>> begin Extracted entries

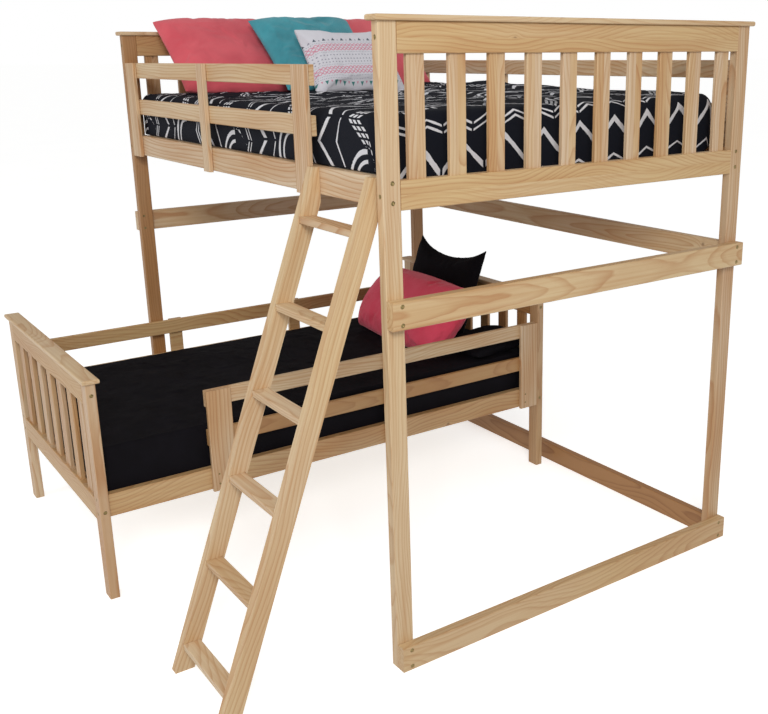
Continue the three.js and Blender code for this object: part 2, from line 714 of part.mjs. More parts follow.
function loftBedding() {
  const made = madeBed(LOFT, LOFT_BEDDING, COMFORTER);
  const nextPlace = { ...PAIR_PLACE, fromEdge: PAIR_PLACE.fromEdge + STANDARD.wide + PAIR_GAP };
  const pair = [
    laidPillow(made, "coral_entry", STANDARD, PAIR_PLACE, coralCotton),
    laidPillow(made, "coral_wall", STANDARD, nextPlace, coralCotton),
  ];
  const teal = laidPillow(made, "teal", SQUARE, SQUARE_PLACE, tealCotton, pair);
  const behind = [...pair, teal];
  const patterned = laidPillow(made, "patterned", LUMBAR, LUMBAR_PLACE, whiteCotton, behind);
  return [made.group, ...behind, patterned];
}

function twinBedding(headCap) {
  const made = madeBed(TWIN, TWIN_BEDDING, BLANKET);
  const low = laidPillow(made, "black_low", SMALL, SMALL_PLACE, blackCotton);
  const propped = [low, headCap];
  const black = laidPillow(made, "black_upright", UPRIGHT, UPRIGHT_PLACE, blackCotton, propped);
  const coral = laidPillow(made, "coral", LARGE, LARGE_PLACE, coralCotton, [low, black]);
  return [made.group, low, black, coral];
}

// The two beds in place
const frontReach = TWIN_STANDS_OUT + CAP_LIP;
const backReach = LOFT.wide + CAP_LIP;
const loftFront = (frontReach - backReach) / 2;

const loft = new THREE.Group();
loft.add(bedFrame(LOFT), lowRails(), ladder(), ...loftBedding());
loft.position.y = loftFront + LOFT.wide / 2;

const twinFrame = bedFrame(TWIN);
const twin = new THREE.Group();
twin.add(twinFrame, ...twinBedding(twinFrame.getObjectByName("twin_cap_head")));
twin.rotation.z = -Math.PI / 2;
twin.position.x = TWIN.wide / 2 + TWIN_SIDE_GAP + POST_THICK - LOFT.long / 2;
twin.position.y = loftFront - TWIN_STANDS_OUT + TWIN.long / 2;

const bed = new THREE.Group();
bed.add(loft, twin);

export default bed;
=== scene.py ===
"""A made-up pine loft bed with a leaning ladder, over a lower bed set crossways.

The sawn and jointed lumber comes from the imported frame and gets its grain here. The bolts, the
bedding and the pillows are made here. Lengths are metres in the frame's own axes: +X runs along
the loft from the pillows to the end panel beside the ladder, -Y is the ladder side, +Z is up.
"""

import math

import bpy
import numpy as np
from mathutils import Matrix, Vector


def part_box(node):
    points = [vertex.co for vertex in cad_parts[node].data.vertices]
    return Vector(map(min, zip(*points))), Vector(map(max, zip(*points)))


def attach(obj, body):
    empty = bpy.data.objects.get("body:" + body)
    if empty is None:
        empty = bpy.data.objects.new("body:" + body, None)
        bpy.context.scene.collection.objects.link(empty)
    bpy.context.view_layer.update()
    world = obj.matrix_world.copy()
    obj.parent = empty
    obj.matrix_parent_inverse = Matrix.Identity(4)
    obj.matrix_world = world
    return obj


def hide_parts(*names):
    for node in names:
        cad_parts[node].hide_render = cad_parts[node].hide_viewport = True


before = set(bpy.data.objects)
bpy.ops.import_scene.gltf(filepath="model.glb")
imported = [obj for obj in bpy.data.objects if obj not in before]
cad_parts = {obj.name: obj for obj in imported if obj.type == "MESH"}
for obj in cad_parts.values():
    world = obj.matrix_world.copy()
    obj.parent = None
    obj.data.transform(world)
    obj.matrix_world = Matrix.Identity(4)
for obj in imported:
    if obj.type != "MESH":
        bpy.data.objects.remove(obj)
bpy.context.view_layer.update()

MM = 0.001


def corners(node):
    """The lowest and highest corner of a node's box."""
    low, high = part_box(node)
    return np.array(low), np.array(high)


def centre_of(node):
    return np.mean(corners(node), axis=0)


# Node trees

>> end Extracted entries
>> begin Extracted entries

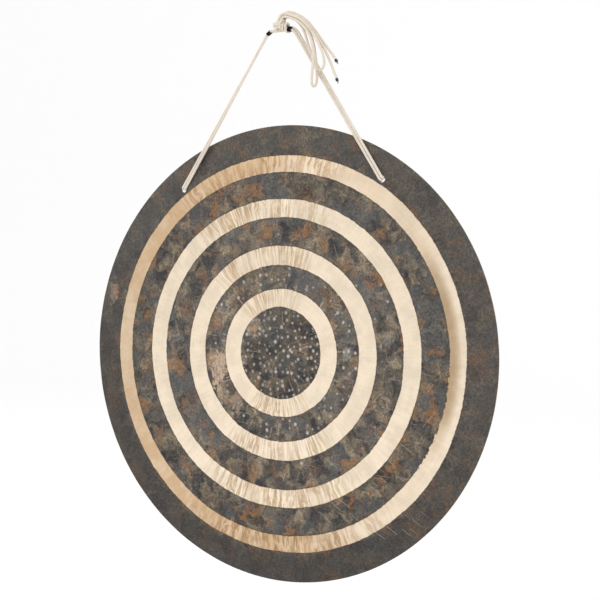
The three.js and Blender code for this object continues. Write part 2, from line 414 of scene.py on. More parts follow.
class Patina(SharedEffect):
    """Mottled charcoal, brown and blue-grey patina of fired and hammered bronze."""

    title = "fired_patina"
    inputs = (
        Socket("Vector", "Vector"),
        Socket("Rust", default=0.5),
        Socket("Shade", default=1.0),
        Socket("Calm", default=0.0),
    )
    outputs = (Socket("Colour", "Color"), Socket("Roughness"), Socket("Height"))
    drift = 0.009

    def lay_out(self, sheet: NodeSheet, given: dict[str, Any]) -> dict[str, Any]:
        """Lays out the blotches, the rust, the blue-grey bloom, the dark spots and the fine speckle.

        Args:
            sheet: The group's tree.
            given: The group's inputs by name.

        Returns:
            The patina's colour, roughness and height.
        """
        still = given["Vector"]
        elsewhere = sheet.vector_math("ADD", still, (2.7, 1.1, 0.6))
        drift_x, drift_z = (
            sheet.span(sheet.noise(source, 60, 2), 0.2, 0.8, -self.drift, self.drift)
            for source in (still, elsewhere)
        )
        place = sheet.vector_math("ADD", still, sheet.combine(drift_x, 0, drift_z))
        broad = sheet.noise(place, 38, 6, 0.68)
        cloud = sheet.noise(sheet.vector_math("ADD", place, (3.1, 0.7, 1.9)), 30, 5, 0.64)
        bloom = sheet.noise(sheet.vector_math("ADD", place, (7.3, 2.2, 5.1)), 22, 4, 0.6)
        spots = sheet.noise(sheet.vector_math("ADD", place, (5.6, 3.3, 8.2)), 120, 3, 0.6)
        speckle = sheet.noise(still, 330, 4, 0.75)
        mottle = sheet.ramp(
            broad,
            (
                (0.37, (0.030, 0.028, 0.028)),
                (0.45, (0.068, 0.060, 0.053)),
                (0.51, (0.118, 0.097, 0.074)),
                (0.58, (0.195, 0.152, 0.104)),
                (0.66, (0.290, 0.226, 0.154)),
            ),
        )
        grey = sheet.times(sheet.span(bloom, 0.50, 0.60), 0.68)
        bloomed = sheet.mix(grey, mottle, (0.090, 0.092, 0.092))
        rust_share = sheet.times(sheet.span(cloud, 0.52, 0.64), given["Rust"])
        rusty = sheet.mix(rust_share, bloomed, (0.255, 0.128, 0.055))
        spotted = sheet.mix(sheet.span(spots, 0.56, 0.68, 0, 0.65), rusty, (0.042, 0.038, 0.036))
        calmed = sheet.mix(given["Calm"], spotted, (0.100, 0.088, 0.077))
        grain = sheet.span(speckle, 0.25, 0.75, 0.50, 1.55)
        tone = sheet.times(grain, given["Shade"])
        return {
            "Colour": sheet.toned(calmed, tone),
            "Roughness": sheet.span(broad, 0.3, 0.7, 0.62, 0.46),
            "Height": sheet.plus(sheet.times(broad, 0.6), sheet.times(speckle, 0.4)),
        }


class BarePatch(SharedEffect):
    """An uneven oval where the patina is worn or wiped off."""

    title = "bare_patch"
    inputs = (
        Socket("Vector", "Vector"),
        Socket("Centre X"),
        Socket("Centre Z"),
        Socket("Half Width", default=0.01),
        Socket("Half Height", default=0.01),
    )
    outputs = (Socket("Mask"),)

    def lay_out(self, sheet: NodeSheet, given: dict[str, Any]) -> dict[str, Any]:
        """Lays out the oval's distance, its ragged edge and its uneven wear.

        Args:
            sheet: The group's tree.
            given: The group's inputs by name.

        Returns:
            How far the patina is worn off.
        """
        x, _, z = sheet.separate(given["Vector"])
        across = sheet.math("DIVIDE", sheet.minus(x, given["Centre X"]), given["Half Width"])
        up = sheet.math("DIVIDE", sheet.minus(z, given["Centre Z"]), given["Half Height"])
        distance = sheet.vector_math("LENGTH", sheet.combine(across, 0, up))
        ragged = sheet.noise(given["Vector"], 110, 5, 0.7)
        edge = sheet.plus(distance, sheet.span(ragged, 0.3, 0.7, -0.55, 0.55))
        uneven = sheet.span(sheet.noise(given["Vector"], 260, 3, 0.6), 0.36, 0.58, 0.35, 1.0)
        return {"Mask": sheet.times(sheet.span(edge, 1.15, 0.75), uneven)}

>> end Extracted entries

**Aim**
Write the lines again exactly, beginning at the line that has "Continue the three.js" and stopping after the line that has "export default bed;"; include no other lines.

**Response to the task**
Continue the three.js and Blender code for this object: part 2, from line 714 of part.mjs. More parts follow.
function loftBedding() {
  const made = madeBed(LOFT, LOFT_BEDDING, COMFORTER);
  const nextPlace = { ...PAIR_PLACE, fromEdge: PAIR_PLACE.fromEdge + STANDARD.wide + PAIR_GAP };
  const pair = [
    laidPillow(made, "coral_entry", STANDARD, PAIR_PLACE, coralCotton),
    laidPillow(made, "coral_wall", STANDARD, nextPlace, coralCotton),
  ];
  const teal = laidPillow(made, "teal", SQUARE, SQUARE_PLACE, tealCotton, pair);
  const behind = [...pair, teal];
  const patterned = laidPillow(made, "patterned", LUMBAR, LUMBAR_PLACE, whiteCotton, behind);
  return [made.group, ...behind, patterned];
}

function twinBedding(headCap) {
  const made = madeBed(TWIN, TWIN_BEDDING, BLANKET);
  const low = laidPillow(made, "black_low", SMALL, SMALL_PLACE, blackCotton);
  const propped = [low, headCap];
  const black = laidPillow(made, "black_upright", UPRIGHT, UPRIGHT_PLACE, blackCotton, propped);
  const coral = laidPillow(made, "coral", LARGE, LARGE_PLACE, coralCotton, [low, black]);
  return [made.group, low, black, coral];
}

// The two beds in place
const frontReach = TWIN_STANDS_OUT + CAP_LIP;
const backReach = LOFT.wide + CAP_LIP;
const loftFront = (frontReach - backReach) / 2;

const loft = new THREE.Group();
loft.add(bedFrame(LOFT), lowRails(), ladder(), ...loftBedding());
loft.position.y = loftFront + LOFT.wide / 2;

const twinFrame = bedFrame(TWIN);
const twin = new THREE.Group();
twin.add(twinFrame, ...twinBedding(twinFrame.getObjectByName("twin_cap_head")));
twin.rotation.z = -Math.PI / 2;
twin.position.x = TWIN.wide / 2 + TWIN_SIDE_GAP + POST_THICK - LOFT.long / 2;
twin.position.y = loftFront - TWIN_STANDS_OUT + TWIN.long / 2;

const bed = new THREE.Group();
bed.add(loft, twin);

export default bed;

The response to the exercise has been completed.